When the applicant is accepted the full payment of the tuition will be payable within 5 days.
A JPY50,000 application fee is required for each application. If accepted, this balance will be applied to the final tuition. If the student is not accepted, a refund of the application fee, minus a JPY1000 processing charge, will be granted.
TRAVEL & ACCOMMODATION
Participants are expected to make their own arrangements regarding travel and accommodation; a list of suitable accommodation options will be provided to successful candidates.
Please ensure you have the necessary travel documents & relevant visas in order to attend the event. Magnum Photos can provide letters of support where necessary.
For any queries please feel free to contact Chloé Jafé in Tokyo: email@example.com
Magnum Photos reserves the right to change or alter the program advertised.

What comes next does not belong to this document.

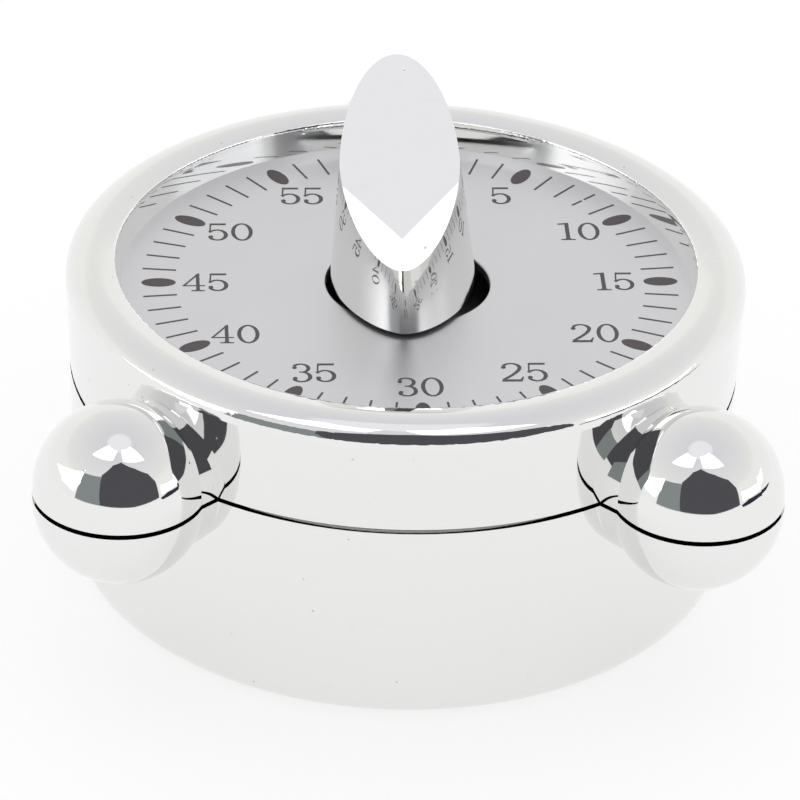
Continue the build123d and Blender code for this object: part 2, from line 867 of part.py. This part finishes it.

If a participant decides to cancel for whatever reason, this must be confirmed in writing. Magnum Photos will reimburse all the registration costs except for JPY1000 administration fee, if the participant informs Magnum Photos of cancellation at least 3 weeks before the first day of the workshop. Beyond this time limit, Magnum Photos will charge the following:
– 50% if cancelled between 8 and 20 days before the workshop commences.
– 100% if cancelled less than 7 days before the workshop starts.
All workshops that are commenced but not completed through the fault of either the contractor/or participant need to be paid in full. Magnum Photos is not responsible for reimbursement of travel expenses in case a workshop is cancelled. We highly recommend that you buy refundable air tickets and/or travel insurance.